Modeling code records
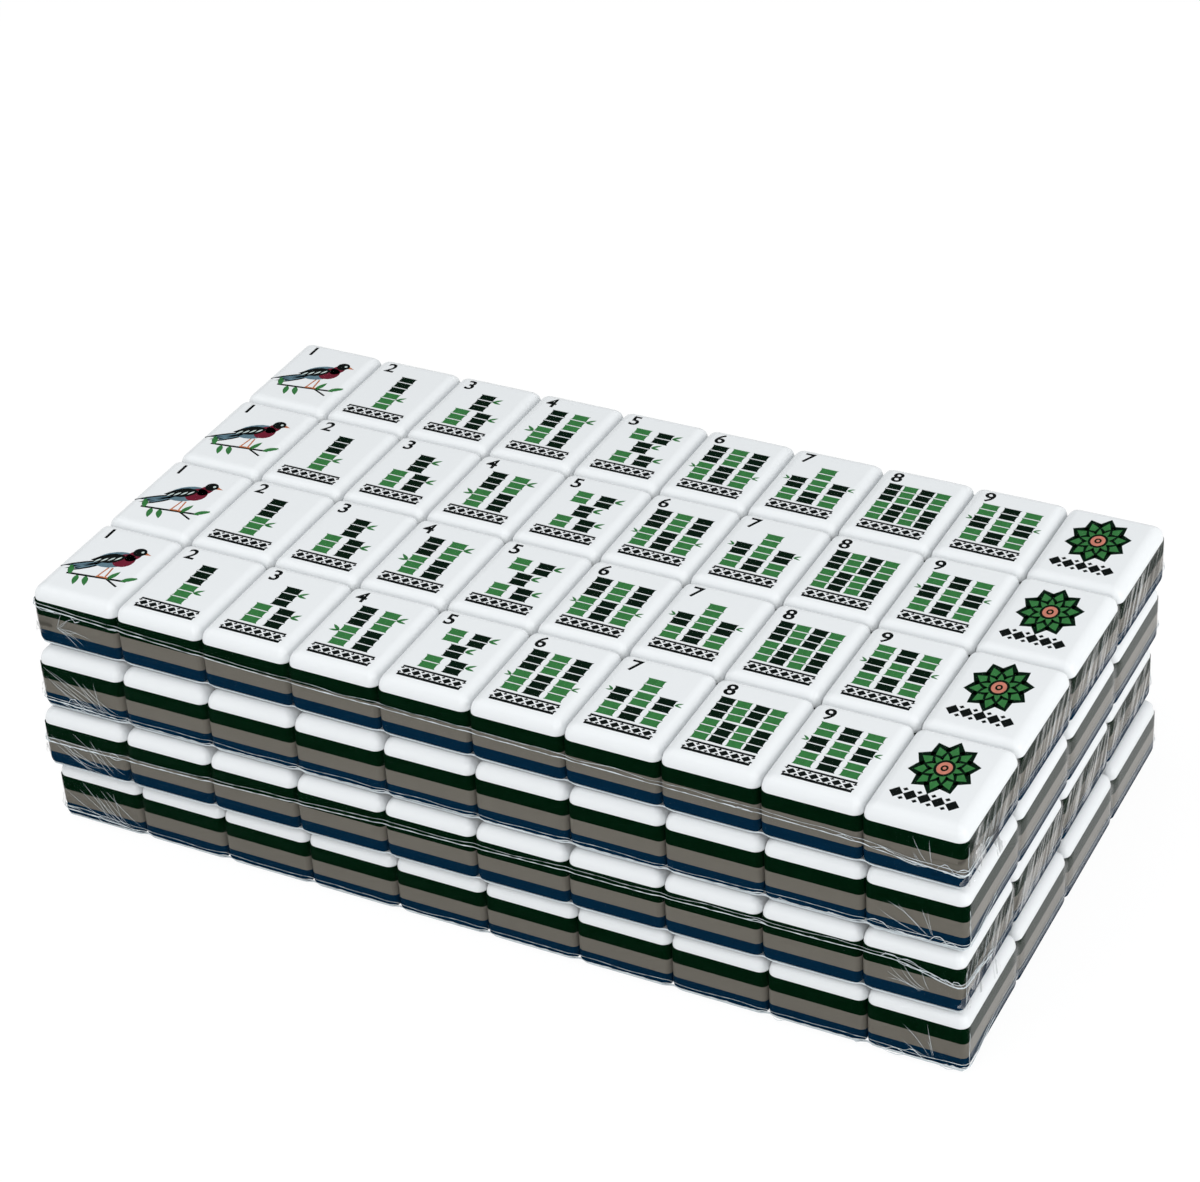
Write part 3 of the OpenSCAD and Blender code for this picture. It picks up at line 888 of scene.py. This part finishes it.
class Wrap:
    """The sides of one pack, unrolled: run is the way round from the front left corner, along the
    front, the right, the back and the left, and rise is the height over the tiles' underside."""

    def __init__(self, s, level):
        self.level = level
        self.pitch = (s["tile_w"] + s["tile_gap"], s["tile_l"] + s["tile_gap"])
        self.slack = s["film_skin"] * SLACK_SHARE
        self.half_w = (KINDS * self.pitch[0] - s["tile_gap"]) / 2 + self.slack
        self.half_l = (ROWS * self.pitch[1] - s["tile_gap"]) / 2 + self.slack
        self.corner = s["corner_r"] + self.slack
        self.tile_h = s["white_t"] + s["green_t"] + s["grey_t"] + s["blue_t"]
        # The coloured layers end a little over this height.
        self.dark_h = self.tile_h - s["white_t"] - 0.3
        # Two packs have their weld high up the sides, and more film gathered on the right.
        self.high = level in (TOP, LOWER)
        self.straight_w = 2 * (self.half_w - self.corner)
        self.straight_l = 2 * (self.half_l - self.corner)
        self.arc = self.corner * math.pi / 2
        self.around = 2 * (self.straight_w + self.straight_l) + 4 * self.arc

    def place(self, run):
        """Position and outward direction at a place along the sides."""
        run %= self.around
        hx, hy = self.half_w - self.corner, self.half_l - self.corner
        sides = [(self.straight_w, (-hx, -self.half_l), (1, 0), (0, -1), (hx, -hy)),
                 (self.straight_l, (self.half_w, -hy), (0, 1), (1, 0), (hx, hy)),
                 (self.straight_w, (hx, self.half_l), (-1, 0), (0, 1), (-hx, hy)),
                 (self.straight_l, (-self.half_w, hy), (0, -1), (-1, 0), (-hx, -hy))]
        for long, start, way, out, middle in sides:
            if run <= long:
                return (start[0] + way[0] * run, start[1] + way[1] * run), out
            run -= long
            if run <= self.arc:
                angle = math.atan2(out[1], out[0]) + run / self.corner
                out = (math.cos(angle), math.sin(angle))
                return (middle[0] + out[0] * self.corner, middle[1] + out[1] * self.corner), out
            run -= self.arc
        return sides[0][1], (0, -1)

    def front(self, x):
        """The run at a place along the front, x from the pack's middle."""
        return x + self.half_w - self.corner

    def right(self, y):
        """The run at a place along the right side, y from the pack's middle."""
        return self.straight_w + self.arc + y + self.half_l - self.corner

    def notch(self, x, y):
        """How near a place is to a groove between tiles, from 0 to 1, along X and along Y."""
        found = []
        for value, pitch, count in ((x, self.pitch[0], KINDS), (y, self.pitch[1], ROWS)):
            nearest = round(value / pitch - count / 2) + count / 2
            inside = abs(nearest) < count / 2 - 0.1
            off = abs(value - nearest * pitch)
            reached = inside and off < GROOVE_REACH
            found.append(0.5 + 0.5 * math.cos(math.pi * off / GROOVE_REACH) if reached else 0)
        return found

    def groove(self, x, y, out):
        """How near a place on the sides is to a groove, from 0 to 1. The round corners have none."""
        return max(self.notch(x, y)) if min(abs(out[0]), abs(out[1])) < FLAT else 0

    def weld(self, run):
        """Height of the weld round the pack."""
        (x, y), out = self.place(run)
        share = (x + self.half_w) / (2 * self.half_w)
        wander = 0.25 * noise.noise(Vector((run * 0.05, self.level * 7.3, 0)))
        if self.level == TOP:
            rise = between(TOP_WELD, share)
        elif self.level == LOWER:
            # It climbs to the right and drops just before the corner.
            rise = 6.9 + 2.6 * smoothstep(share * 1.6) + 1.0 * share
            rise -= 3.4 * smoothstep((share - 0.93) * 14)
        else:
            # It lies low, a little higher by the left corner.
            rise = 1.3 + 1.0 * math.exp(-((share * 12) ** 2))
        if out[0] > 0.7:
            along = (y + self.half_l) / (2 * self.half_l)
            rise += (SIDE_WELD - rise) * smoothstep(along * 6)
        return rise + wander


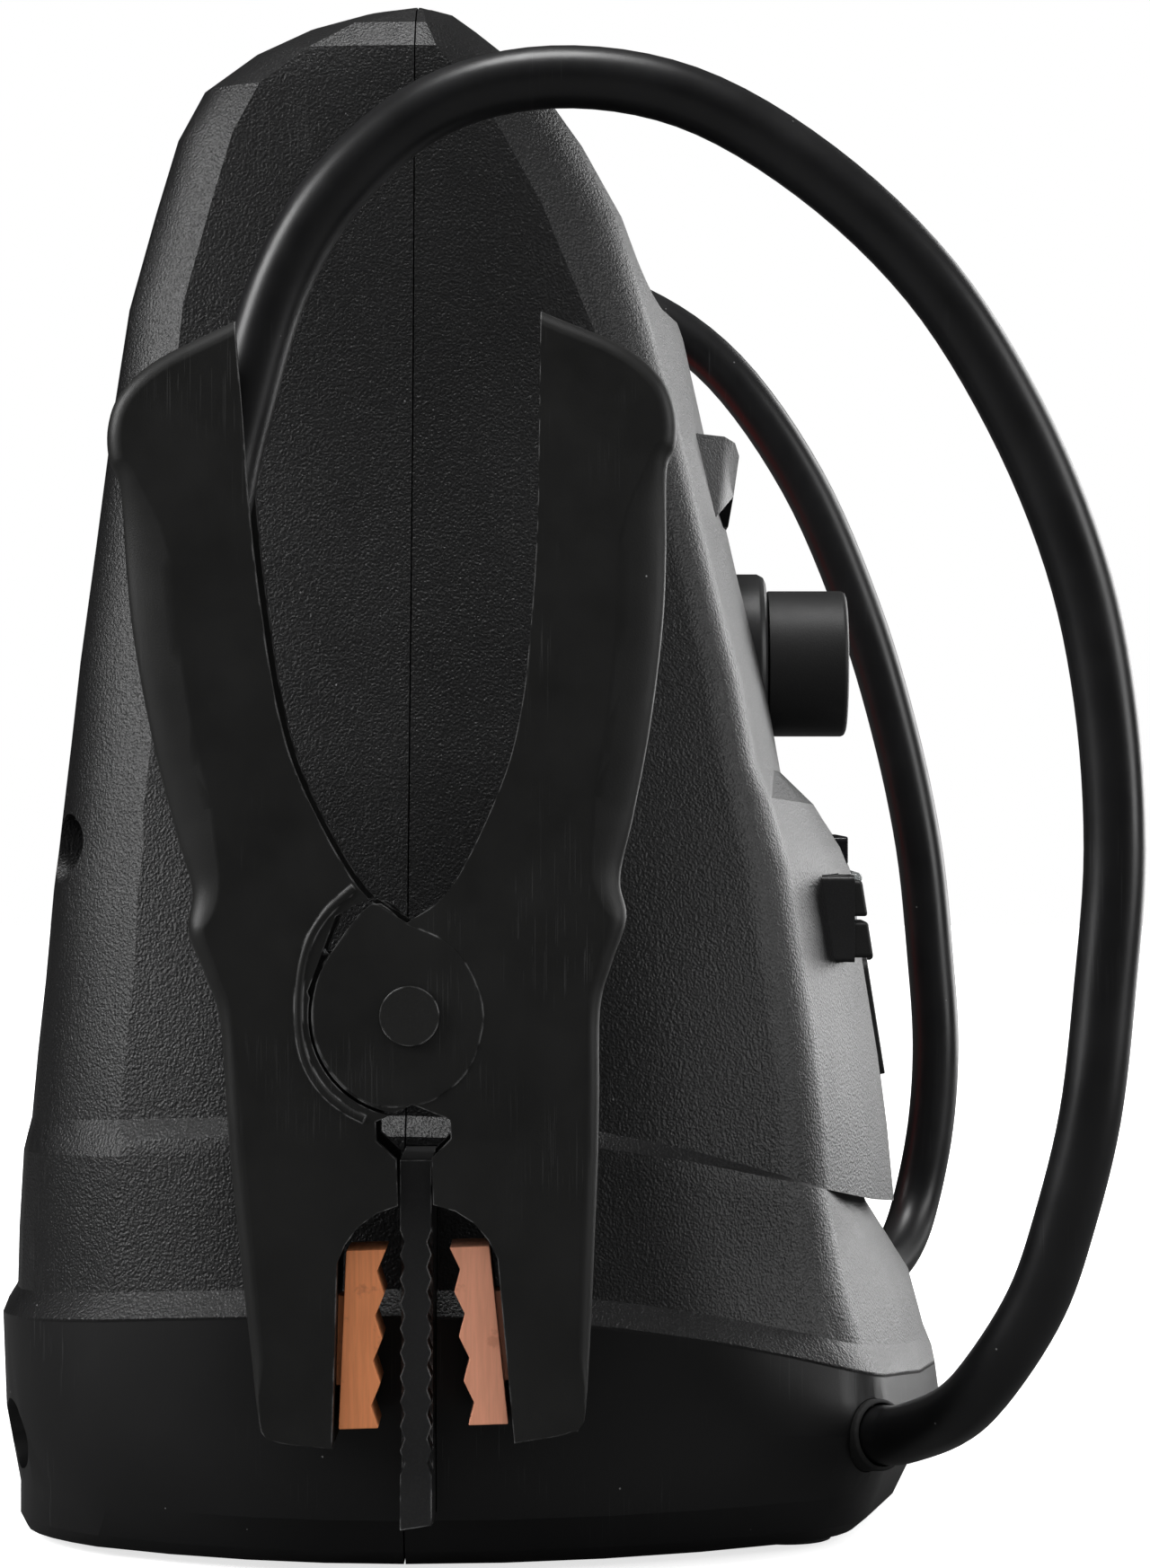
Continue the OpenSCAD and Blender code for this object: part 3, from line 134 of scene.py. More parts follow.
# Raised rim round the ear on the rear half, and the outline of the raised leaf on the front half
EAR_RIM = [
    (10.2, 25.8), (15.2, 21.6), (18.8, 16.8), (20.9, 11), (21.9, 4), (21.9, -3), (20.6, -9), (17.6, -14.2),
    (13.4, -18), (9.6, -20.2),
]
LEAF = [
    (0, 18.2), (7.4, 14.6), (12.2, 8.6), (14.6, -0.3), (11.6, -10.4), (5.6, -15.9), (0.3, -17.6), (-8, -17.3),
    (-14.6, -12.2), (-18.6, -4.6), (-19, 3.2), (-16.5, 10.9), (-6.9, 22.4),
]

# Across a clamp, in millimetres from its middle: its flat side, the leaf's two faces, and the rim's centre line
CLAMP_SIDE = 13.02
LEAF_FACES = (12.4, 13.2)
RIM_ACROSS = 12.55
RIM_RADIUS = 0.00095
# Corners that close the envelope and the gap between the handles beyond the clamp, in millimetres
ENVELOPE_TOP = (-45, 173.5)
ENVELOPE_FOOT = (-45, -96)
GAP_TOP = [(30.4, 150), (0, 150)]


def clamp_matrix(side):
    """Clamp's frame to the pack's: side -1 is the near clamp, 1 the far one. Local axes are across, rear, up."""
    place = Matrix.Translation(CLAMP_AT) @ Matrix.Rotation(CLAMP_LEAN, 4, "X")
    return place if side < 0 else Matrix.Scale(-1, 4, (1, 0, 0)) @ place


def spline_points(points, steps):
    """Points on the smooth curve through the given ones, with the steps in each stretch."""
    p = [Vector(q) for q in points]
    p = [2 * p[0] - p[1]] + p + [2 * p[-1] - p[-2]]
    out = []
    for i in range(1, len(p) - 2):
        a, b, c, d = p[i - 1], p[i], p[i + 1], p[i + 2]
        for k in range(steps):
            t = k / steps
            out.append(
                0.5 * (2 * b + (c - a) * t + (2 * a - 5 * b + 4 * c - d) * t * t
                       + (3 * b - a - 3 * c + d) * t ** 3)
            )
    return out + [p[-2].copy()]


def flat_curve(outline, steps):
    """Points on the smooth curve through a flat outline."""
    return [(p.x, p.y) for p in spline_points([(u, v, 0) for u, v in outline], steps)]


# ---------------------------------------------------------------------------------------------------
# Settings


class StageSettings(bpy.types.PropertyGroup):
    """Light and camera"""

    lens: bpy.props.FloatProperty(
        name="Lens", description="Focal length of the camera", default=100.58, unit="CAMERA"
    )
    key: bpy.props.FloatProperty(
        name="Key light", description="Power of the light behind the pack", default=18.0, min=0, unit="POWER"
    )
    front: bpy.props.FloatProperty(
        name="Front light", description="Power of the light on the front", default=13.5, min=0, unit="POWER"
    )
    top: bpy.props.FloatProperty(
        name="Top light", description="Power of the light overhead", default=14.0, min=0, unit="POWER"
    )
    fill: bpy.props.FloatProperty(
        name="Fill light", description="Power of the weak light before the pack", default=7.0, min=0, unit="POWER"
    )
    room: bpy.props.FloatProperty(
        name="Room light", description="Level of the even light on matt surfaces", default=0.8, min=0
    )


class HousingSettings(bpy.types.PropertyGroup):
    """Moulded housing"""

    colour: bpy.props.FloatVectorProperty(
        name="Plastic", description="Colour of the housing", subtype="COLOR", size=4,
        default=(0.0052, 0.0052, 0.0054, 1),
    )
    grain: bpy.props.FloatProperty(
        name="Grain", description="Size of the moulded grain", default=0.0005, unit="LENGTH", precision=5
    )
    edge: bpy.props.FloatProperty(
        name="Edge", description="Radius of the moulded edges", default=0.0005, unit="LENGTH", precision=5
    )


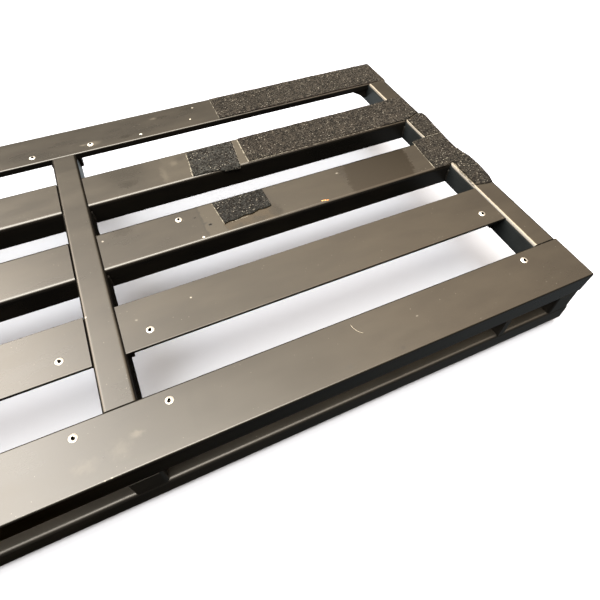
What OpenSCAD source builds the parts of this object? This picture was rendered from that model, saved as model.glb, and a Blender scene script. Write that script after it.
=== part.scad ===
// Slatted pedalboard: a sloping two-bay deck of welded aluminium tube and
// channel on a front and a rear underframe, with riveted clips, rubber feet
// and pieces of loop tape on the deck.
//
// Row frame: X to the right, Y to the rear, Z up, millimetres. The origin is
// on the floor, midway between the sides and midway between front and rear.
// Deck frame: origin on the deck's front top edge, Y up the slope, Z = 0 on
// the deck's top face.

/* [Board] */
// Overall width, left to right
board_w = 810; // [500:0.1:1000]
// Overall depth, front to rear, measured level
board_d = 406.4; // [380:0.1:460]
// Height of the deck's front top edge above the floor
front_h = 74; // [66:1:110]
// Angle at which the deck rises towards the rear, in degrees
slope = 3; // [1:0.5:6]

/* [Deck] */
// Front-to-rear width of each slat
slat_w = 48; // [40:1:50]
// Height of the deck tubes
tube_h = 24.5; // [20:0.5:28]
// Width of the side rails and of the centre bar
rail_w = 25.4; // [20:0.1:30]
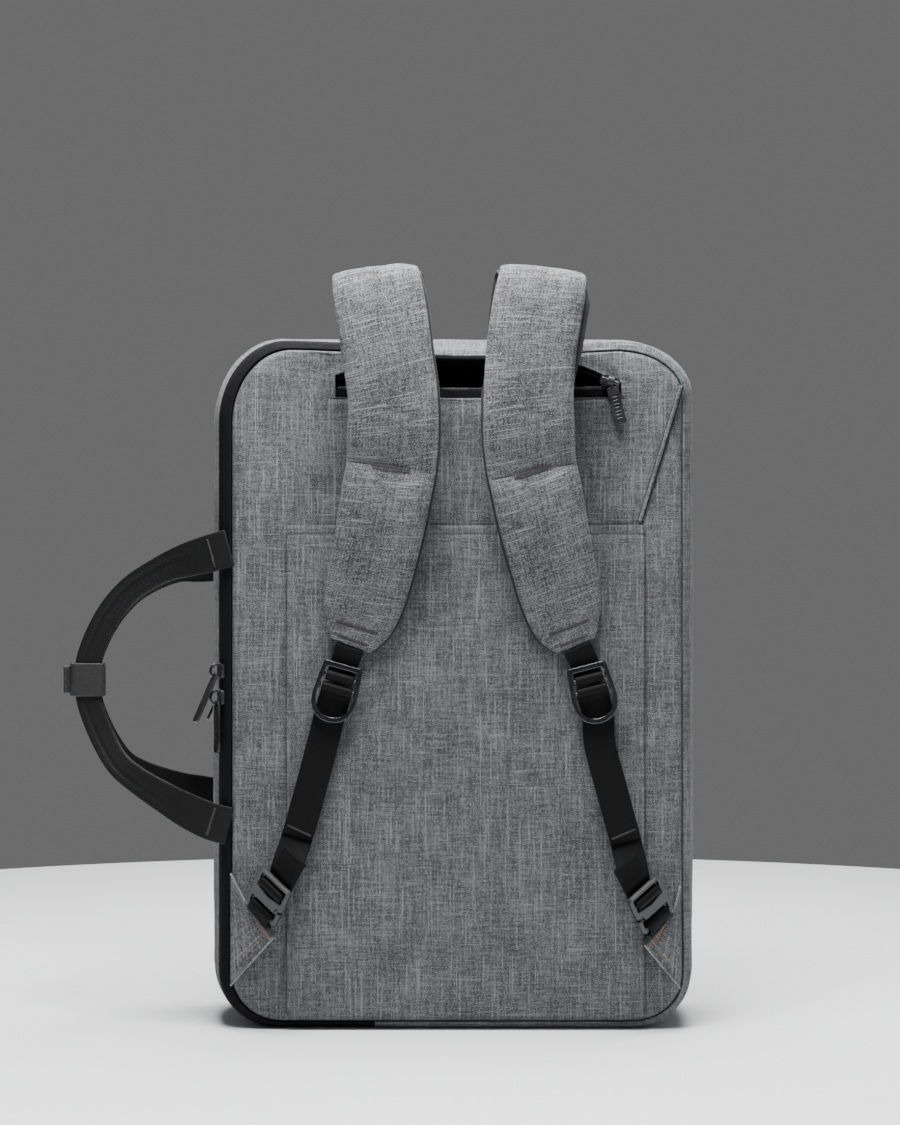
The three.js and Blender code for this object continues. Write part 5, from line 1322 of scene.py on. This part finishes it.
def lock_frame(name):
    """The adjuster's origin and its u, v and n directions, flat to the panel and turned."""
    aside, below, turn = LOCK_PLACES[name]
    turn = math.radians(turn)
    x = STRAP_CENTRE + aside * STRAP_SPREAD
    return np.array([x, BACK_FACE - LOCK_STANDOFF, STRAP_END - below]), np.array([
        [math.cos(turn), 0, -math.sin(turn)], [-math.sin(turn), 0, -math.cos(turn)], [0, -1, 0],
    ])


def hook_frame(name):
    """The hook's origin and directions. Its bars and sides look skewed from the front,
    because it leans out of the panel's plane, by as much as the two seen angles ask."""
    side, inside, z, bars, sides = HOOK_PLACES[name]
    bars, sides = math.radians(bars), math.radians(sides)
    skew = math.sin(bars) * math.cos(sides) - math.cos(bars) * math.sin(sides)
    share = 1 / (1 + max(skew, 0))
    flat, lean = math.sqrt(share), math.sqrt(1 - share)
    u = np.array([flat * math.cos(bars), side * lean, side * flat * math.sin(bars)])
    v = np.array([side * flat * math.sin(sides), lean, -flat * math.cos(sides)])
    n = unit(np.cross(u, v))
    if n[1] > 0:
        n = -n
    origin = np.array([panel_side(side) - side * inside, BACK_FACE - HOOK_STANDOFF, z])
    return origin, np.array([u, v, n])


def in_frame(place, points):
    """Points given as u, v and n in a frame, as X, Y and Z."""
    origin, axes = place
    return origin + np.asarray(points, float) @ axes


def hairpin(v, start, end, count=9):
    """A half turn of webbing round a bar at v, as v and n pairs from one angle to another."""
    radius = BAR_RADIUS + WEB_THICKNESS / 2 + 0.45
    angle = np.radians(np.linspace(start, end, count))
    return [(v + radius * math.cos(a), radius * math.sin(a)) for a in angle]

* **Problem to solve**
Copy out the listing above, line by line and exactly, from its first line to the line holding "front, the right, the", inclusive.

* **Output of the task**
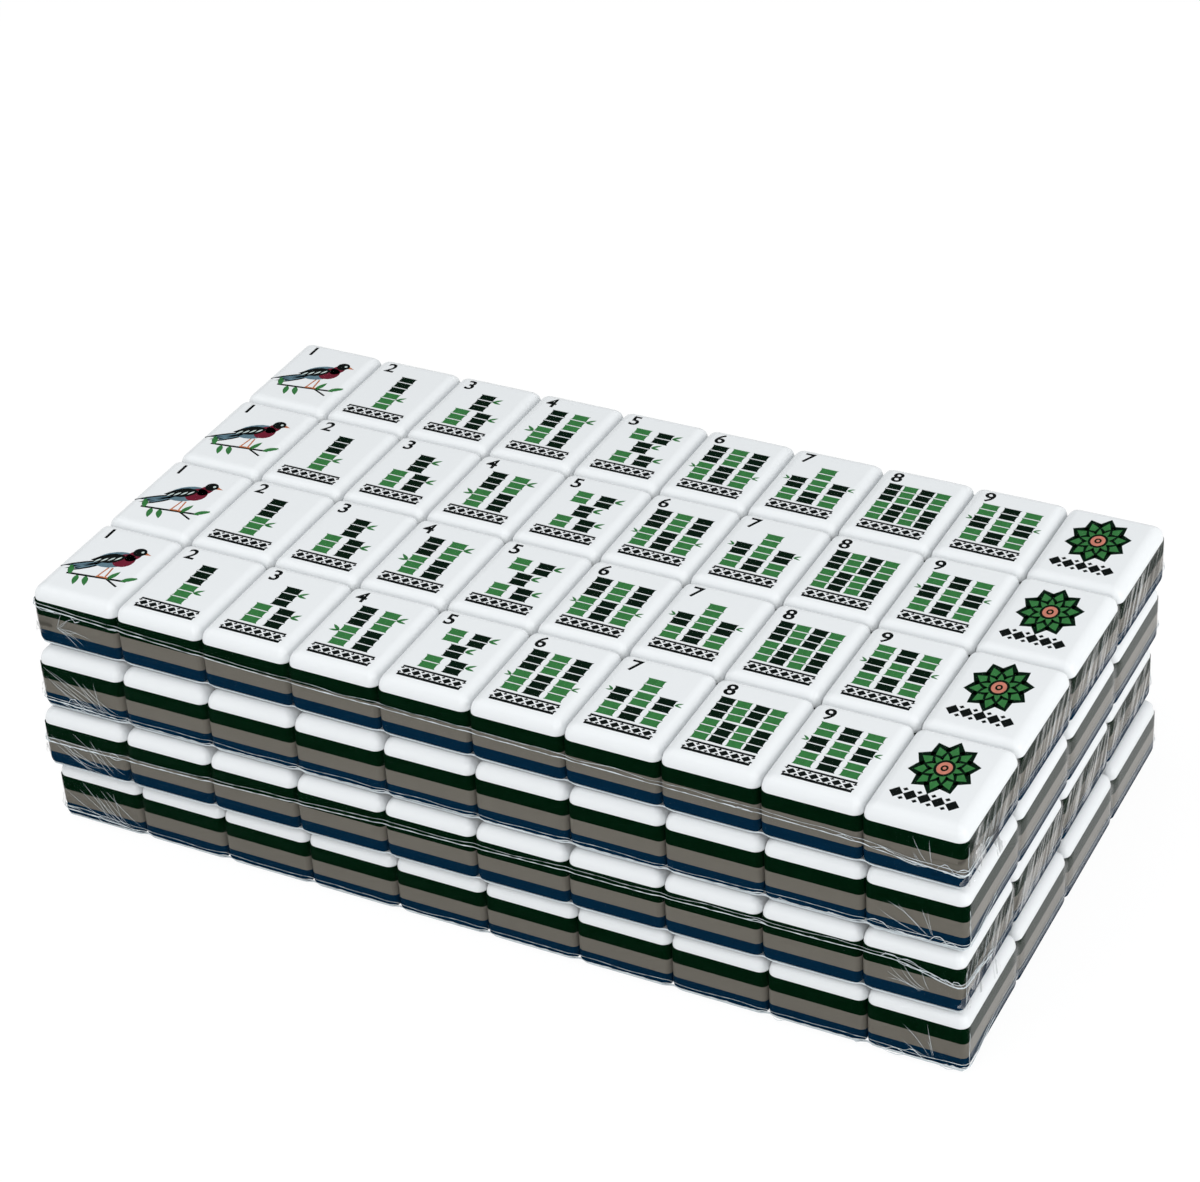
Write part 3 of the OpenSCAD and Blender code for this picture. It picks up at line 888 of scene.py. This part finishes it.
class Wrap:
    """The sides of one pack, unrolled: run is the way round from the front left corner, along the
    front, the right, the back and the left, and rise is the height over the tiles' underside."""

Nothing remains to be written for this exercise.